**GOAL**
Give back the exact lines spanning from the line with "CRANK_AZIMUTH - 90.0)" to the line with "bpy.data.objects.remove(obj)", with both of those lines included and no others.

═══ DATA SHOWN

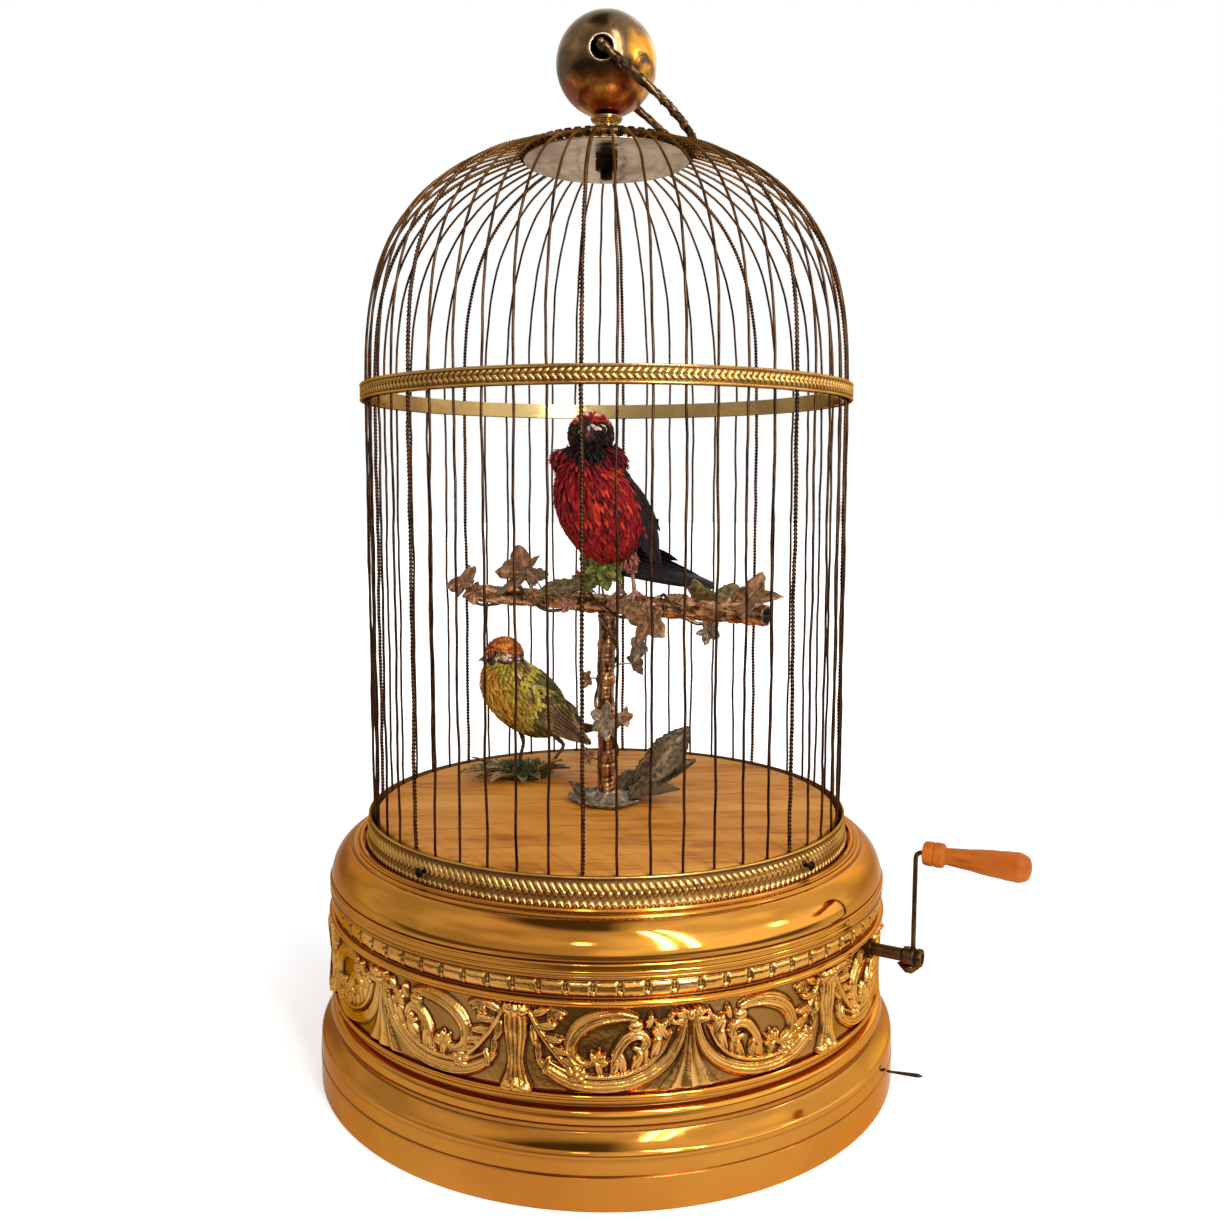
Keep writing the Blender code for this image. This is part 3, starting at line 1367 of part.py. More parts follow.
def main():
    clear_scene()
    brass = finish("lacquered_brass", (0.83, 0.60, 0.22), 0.22, 1.0)
    gilt = finish("gilt_strip", (0.78, 0.62, 0.28), 0.35, 1.0)
    bronze = finish("dark_bronze", (0.30, 0.20, 0.10), 0.40, 1.0)
    silvered = finish("silvered_plate", (0.78, 0.76, 0.70), 0.25, 1.0)
    steel = finish("blued_steel", (0.12, 0.11, 0.10), 0.35, 1.0)
    veneer = finish("honey_veneer", (0.80, 0.50, 0.20), 0.45, 0.0)
    board = finish("plain_board", (0.55, 0.38, 0.20), 0.70, 0.0)
    wood = finish("handle_wood", (0.78, 0.42, 0.16), 0.40, 0.0)
    bark = finish("gilded_bark", (0.55, 0.33, 0.16), 0.45, 1.0)
    leafy = finish("patinated_leaf", (0.38, 0.30, 0.20), 0.60, 0.6)
    leather = finish("white_leather", (0.85, 0.80, 0.70), 0.80, 0.0)
    crimson = finish("crimson_feathers", (0.55, 0.04, 0.03), 0.80, 0.0)
    black = finish("black_feathers", (0.05, 0.03, 0.03), 0.80, 0.0)
    olive = finish("olive_feathers", (0.60, 0.50, 0.12), 0.80, 0.0)
    orange = finish("orange_feathers", (0.75, 0.30, 0.08), 0.80, 0.0)
    horn = finish("horn", (0.35, 0.24, 0.18), 0.50, 0.0)

    movement = frame("movement", (0.0, 0.0, 0.0), CRANK_AZIMUTH - 90.0)
    foot = build_base(brass, board, movement)
    stage = build_stage(veneer)
    build_lower_ring(gilt, steel, stage)
    build_cage(bronze)
    build_bands(gilt, brass)
    build_crown(silvered, brass, steel)
    build_perch(bark, leafy, bark)
    turn = math.radians(BAR_TURN)
    upper_place = (
        UPPER_BIRD_ALONG_BAR * math.cos(turn),
        UPPER_BIRD_ALONG_BAR * math.sin(turn),
        BAR_LEVEL + BAR_RADIUS,
    )
    build_bird("red", UPPER_BIRD, upper_place, crimson, black, horn)
    lower_place = (*MOUND_PLACE, STAGE_TOP + GAP + MOUND_HEIGHT)
    build_bird("yellow", LOWER_BIRD, lower_place, olive, orange, horn)
    build_crank(bronze, wood, brass, movement)
    build_movement(brass, steel, board, leather, movement)
    build_stop_lever(steel, foot)


main()
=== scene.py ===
import math

import bpy
import numpy as np
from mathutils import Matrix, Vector


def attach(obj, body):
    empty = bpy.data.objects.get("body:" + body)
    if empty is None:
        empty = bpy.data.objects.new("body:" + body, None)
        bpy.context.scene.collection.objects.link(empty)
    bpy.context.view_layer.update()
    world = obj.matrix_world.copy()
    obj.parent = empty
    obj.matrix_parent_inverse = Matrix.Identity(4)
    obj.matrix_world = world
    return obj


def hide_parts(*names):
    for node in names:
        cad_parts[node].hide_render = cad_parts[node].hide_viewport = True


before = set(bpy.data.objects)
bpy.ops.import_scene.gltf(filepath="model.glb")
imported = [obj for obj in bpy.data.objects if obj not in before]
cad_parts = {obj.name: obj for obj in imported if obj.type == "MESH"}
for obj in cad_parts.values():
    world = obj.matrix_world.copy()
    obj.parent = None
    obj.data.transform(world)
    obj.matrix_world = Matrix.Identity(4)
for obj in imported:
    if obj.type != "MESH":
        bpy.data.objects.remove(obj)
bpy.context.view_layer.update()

MM = 0.001
TURN = 2 * math.pi
UP = np.array([0.0, 0.0, 1.0])


# Meshes


def unit(vectors):
    """Each vector over its own length."""
    vectors = np.asarray(vectors, float)
    return vectors / np.maximum(np.linalg.norm(vectors, axis=-1, keepdims=True), 1e-12)


def skins(points, paint=None, ring=False):
    """Closed skins from grids of points, as (corners, quads, triangles, paint).

    The grid is (skins, rows, columns, 3). Columns run round each skin and join up. With ring the last row
    joins the first; otherwise each end row is closed by a fan to the mean of its points. A skin whose
    volume, the sum of a.(b x c) over its faces, is below nothing has its faces turned over.
    """
    points = np.asarray(points, float)
    if points.ndim == 3:
        points = points[None]
        paint = None if paint is None else np.asarray(paint, float)[None]
    total, rows, columns = points.shape[:3]
    number = np.arange(total * rows * columns).reshape(total, rows, columns)
    first = number if ring else number[:, :-1]
    second = np.roll(number, -1, axis=1) if ring else number[:, 1:]
    quads = np.stack(
        [first, np.roll(first, -1, axis=2), np.roll(second, -1, axis=2), second], axis=-1
    ).reshape(total, -1, 4)
    corners = points.reshape(-1, 3)
    if paint is not None:
        paint = np.asarray(paint, float)
        shade = paint.reshape(-1, paint.shape[-1])
    else:
        shade = None
    triangles = np.zeros((total, 0, 3), int)
    if not ring:
        middles = np.stack([points[:, 0].mean(axis=1), points[:, -1].mean(axis=1)], axis=1)
        place = len(corners) + np.arange(total * 2).reshape(total, 2)
        corners = np.concatenate([corners, middles.reshape(-1, 3)])
        low, high = number[:, 0], number[:, -1]
        start = np.stack([np.roll(low, -1, axis=1), low, np.broadcast_to(place[:, :1], low.shape)], -1)
        stop = np.stack([high, np.roll(high, -1, axis=1), np.broadcast_to(place[:, 1:], high.shape)], -1)
        triangles = np.concatenate([start, stop], axis=1)
        if shade is not None:
            ends = np.stack([paint[:, 0].mean(axis=1), paint[:, -1].mean(axis=1)], axis=1)
            shade = np.concatenate([shade, ends.reshape(-1, paint.shape[-1])])
    middle = points.mean(axis=(1, 2))[:, None]
    a, b, c, d = (corners[quads[..., i]] - middle for i in range(4))
    volume = np.einsum("ijk,ijk->i", a, np.cross(b, c)) + np.einsum("ijk,ijk->i", a, np.cross(c, d))
    if triangles.shape[1]:
        a, b, c = (corners[triangles[..., i]] - middle for i in range(3))
        volume += np.einsum("ijk,ijk->i", a, np.cross(b, c))
    inside_out = volume < 0
    quads[inside_out] = quads[inside_out, :, ::-1]
    triangles[inside_out] = triangles[inside_out, :, ::-1]
    return corners, quads.reshape(-1, 4), triangles.reshape(-1, 3), shade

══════

**TASK ANSWER**
    movement = frame("movement", (0.0, 0.0, 0.0), CRANK_AZIMUTH - 90.0)
    foot = build_base(brass, board, movement)
    stage = build_stage(veneer)
    build_lower_ring(gilt, steel, stage)
    build_cage(bronze)
    build_bands(gilt, brass)
    build_crown(silvered, brass, steel)
    build_perch(bark, leafy, bark)
    turn = math.radians(BAR_TURN)
    upper_place = (
        UPPER_BIRD_ALONG_BAR * math.cos(turn),
        UPPER_BIRD_ALONG_BAR * math.sin(turn),
        BAR_LEVEL + BAR_RADIUS,
    )
    build_bird("red", UPPER_BIRD, upper_place, crimson, black, horn)
    lower_place = (*MOUND_PLACE, STAGE_TOP + GAP + MOUND_HEIGHT)
    build_bird("yellow", LOWER_BIRD, lower_place, olive, orange, horn)
    build_crank(bronze, wood, brass, movement)
    build_movement(brass, steel, board, leather, movement)
    build_stop_lever(steel, foot)


main()
=== scene.py ===
import math

import bpy
import numpy as np
from mathutils import Matrix, Vector


def attach(obj, body):
    empty = bpy.data.objects.get("body:" + body)
    if empty is None:
        empty = bpy.data.objects.new("body:" + body, None)
        bpy.context.scene.collection.objects.link(empty)
    bpy.context.view_layer.update()
    world = obj.matrix_world.copy()
    obj.parent = empty
    obj.matrix_parent_inverse = Matrix.Identity(4)
    obj.matrix_world = world
    return obj


def hide_parts(*names):
    for node in names:
        cad_parts[node].hide_render = cad_parts[node].hide_viewport = True


before = set(bpy.data.objects)
bpy.ops.import_scene.gltf(filepath="model.glb")
imported = [obj for obj in bpy.data.objects if obj not in before]
cad_parts = {obj.name: obj for obj in imported if obj.type == "MESH"}
for obj in cad_parts.values():
    world = obj.matrix_world.copy()
    obj.parent = None
    obj.data.transform(world)
    obj.matrix_world = Matrix.Identity(4)
for obj in imported:
    if obj.type != "MESH":
        bpy.data.objects.remove(obj)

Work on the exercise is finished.